• _EXERCISE PROMPT_:
Of the records that follow, copy only the lines from the line containing "stem_circlip();" to the line containing "cad_parts[node].hide_render = cad_parts[node].hide_viewport", both included, exactly as written.

============================================================

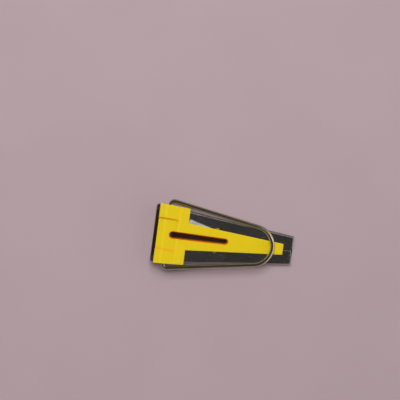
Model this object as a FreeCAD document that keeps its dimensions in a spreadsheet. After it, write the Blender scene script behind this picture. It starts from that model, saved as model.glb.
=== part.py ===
# Hand bias tape folder for 12 mm tape.
# A strip of cloth enters the wide mouth of a folded sheet-metal horn, is held flat by a moulded guide
# and leaves the narrow tip with both edges folded to the middle. A wire handle swings over the top.
#
# The row frame is in millimetres, +Z up. The origin is on the resting face, midway between mouth and tip.
# +X runs from the mouth to the tip. Inside each body, x counts from the mouth's edge instead.
import FreeCAD, Part
import math
import os

import Sketcher

Vector = FreeCAD.Vector

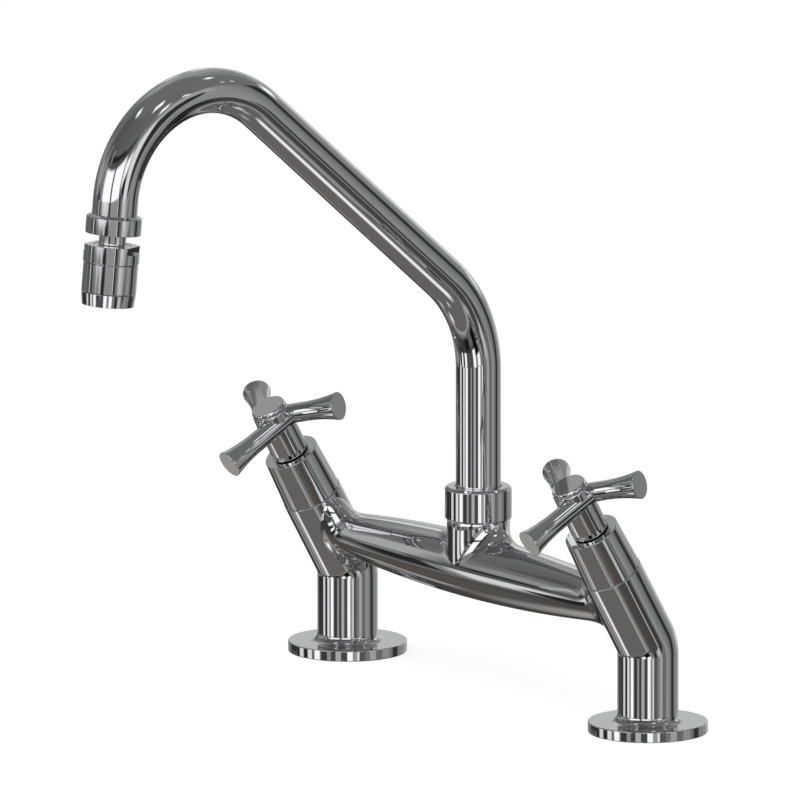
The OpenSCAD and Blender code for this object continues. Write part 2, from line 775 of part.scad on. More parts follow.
module head_barrel()
    color(chrome) at_ball() difference() {
        union() {
            translate([0, 0, -barrel_foot]) cylinder(r = head_barrel_d / 2, h = head_barrel_h);
            translate([0, 0, -barrel_top])
                cylinder(r = barrel_thread_r - seat_gap, h = barrel_top - barrel_thread_top);
        }
        translate([0, 0, -seal_foot]) cylinder(r = barrel_in_r, h = seal_foot + over);
        translate([0, 0, -ledge_foot - over]) cylinder(r = ledge_r, h = ledge_foot);
        translate([0, 0, -barrel_foot - over]) cylinder(r = insert_room_r, h = barrel_foot + over - ledge_foot);
    }

module flow_washer()
    color(rubber) at_ball() translate([0, 0, -ledge_foot - flow_washer_t])
        ring(insert_room_r - seat_gap, ledge_r, flow_washer_t);

// Round holes in rings about a central hole, spaced like a honeycomb
module hole_field(h) {
    cylinder(r = insert_hole_r, h = h);
    for (ring_no = [1 : insert_rings], i = [0 : 6 * ring_no - 1])
        rotate([0, 0, 60 * i / ring_no]) translate([ring_no * insert_hole_pitch, 0, 0])
            cylinder(r = insert_hole_r, h = h);
}

module inlet_screen()
    color(steel) at_ball() translate([0, 0, -ledge_foot - flow_washer_t - screen_t]) difference() {
        cylinder(r = insert_room_r - seat_gap, h = screen_t);
        translate([0, 0, -over]) hole_field(screen_t + 2 * over);
    }

module flow_insert()
    color(plastic) at_ball() translate([0, 0, -insert_foot]) difference() {
        cylinder(r = insert_r, h = insert_foot - insert_top);
        translate([0, 0, -over]) hole_field(insert_foot);
    }

module mouth_ring()
    color(chrome) at_ball() difference() {
        union() {
            translate([0, 0, -mouth_foot])
                cylinder(r1 = mouth_end_d / 2, r2 = head_barrel_d / 2, h = mouth_h);
            translate([0, 0, -mouth_top]) cylinder(r = insert_room_r - seat_gap, h = mouth_top - mouth_sleeve_top);
        }
        translate([0, 0, -insert_foot]) cylinder(r = mouth_in_r, h = insert_foot);
        translate([0, 0, -mouth_foot - over]) cylinder(r = mouth_lip_r, h = mouth_foot);
    }

bridge();
leg(HOT);  // hot_leg
leg(COLD);  // cold_leg
flange(HOT);  // hot_flange
flange(COLD);  // cold_flange
tail(HOT);  // hot_tail
tail(COLD);  // cold_tail
deck_seals();
back_washers();
back_nuts();
lock_nut();
bearing_ring();
cover(HOT);  // hot_cover
cover(COLD);  // cold_cover
cartridge(HOT);  // hot_cartridge
cartridge(COLD);  // cold_cartridge
fixed_disc(HOT);  // hot_fixed_disc
fixed_disc(COLD);  // cold_fixed_disc
seat_seals();
cartridge_o_rings();
handle(HOT);  // hot_handle
cap(HOT);  // hot_cap
screw(HOT);  // hot_screw
spindle(HOT);  // hot_spindle
moving_disc(HOT);  // hot_moving_disc
spindle_o_ring(HOT);  // hot_spindle_o_ring
circlip(HOT);  // hot_circlip
handle(COLD);  // cold_handle
cap(COLD);  // cold_cap
screw(COLD);  // cold_screw
spindle(COLD);  // cold_spindle
moving_disc(COLD);  // cold_moving_disc
spindle_o_ring(COLD);  // cold_spindle_o_ring
circlip(COLD);  // cold_circlip
spout_tube();
tail_bush();
spout_o_rings();
end_collar();
ball_stem();
stem_o_ring();
stem_circlip();
socket_ring();
ball_seal();
head_barrel();
flow_washer();
inlet_screen();
flow_insert();
mouth_ring();
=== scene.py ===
import math

import bpy
from bpy.props import FloatProperty, FloatVectorProperty, PointerProperty
from bpy.types import Operator, Panel, PropertyGroup
from mathutils import Matrix, Vector


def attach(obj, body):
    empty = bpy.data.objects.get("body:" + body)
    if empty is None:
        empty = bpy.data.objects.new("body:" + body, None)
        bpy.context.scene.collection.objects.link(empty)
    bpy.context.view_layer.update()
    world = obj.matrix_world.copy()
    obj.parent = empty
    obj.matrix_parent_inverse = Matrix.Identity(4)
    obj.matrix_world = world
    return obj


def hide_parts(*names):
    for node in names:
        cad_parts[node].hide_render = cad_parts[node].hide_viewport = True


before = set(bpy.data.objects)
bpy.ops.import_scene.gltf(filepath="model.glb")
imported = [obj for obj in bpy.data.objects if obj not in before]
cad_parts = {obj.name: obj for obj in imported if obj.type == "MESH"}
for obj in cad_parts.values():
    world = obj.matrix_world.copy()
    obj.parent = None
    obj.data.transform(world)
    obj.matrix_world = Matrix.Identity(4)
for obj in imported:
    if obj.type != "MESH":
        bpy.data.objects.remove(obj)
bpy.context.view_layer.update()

bl_info = {
    "name": "Bridge kitchen faucet",
    "version": (1, 0, 0),
    "blender": (4, 5, 0),
    "location": "3D View > Sidebar > Faucet",
    "description": "Polished chrome bridge faucet with a swinging spout",
    "category": "Object",
}

MM = 0.001
SIDES = {"hot": -1, "cold": 1}
MERGE = 0.002 * MM
SHARP = math.radians(32)
FACETS = 96
FINE_FACETS = 128

# Fixed details of the castings and turned pieces, in millimetres
FIT = 0.02
JOINT_LINE = 0.3
CAST_EDGE = 0.3
FLANGE_EDGE = 0.4
VALVE_BORE_R = 9.3
SEAT_PLACE = 6
HANDLE_GAP = 0.5
BOSS_NECK_R = 11
BOSS_NECK_TOP = 78.4
BOSS_BORE_R = 8
BOSS_BORE_FOOT = 5.5
BUSH_FLANGE_TOP = 81.45
TUBE_WALL = 1.2
TUBE_TUCK = 3
COLLAR_SHOULDER = 1.0
COLLAR_FACE = 13.2
COLLAR_TOP = 5.5
STEM_FOOT = 21.6
BALL_FACE = 3.8
HEAD_TOP = 3.9
HEAD_LOW = 3.1
BARREL_TOP = 3.5
BARREL_FOOT = 15.1
MOUTH_TOP = 15.4
MOUTH_FOOT = 20.5

# A handle's arms. The first one's heading is in degrees
ARM_COUNT = 3
ARM_HEADING = 35
ARM_STRAIGHT = 13

# How finely bends and fillets are divided
LEG_BEND_STEPS = 16
SPOUT_BEND_STEPS = 36
GOOSENECK_STEPS = 72
COVE_STEPS = 8
BARREL_STEPS = 36
LEG_FILLET_STEPS = 12
BOSS_FILLET_STEPS = 10
BOSS_WALL_STEPS = 5
BOSS_QUARTER = 30
UNDERSIDE_STEPS = 54

# One band of Blender's wave texture, in its own units at a scale of 1
WAVE_BAND = 0.314

# The studio's room, in metres, and the degrees that one facet of a bent card takes
ROOM_R = 12.0
CARD_GAP = 0.05
CARD_FACET = 3
FLOOR_DROP = 12.7
FLOOR_SIZE = 60


# Colours and nodes

def linear_colour(code):
    """Turns an sRGB hex colour to the linear values that shaders use."""
    parts = [int(code[i:i + 2], 16) / 255 for i in (1, 3, 5)]
    return [p / 12.92 if p <= 0.04045 else ((p + 0.055) / 1.055) ** 2.4 for p in parts]


def add_node(tree, kind, links=None, values=None, **settings):
    """Adds a node, sets its settings and socket values, and links its inputs."""
    node = tree.nodes.new(kind)
    for name, value in settings.items():
        setattr(node, name, value)
    for name, value in (values or {}).items():
        node.inputs[name].default_value = value
    for name, socket in (links or {}).items():
        tree.links.new(socket, node.inputs[name])
    return node


def new_material(name):
    """Starts a node material with an empty tree."""
    material = bpy.data.materials.new(name)
    material.use_nodes = True
    material.node_tree.nodes.clear()
    return material, material.node_tree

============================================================

• _RESULT OF THE TASK_:
stem_circlip();
socket_ring();
ball_seal();
head_barrel();
flow_washer();
inlet_screen();
flow_insert();
mouth_ring();
=== scene.py ===
import math

import bpy
from bpy.props import FloatProperty, FloatVectorProperty, PointerProperty
from bpy.types import Operator, Panel, PropertyGroup
from mathutils import Matrix, Vector


def attach(obj, body):
    empty = bpy.data.objects.get("body:" + body)
    if empty is None:
        empty = bpy.data.objects.new("body:" + body, None)
        bpy.context.scene.collection.objects.link(empty)
    bpy.context.view_layer.update()
    world = obj.matrix_world.copy()
    obj.parent = empty
    obj.matrix_parent_inverse = Matrix.Identity(4)
    obj.matrix_world = world
    return obj


def hide_parts(*names):
    for node in names:
        cad_parts[node].hide_render = cad_parts[node].hide_viewport = True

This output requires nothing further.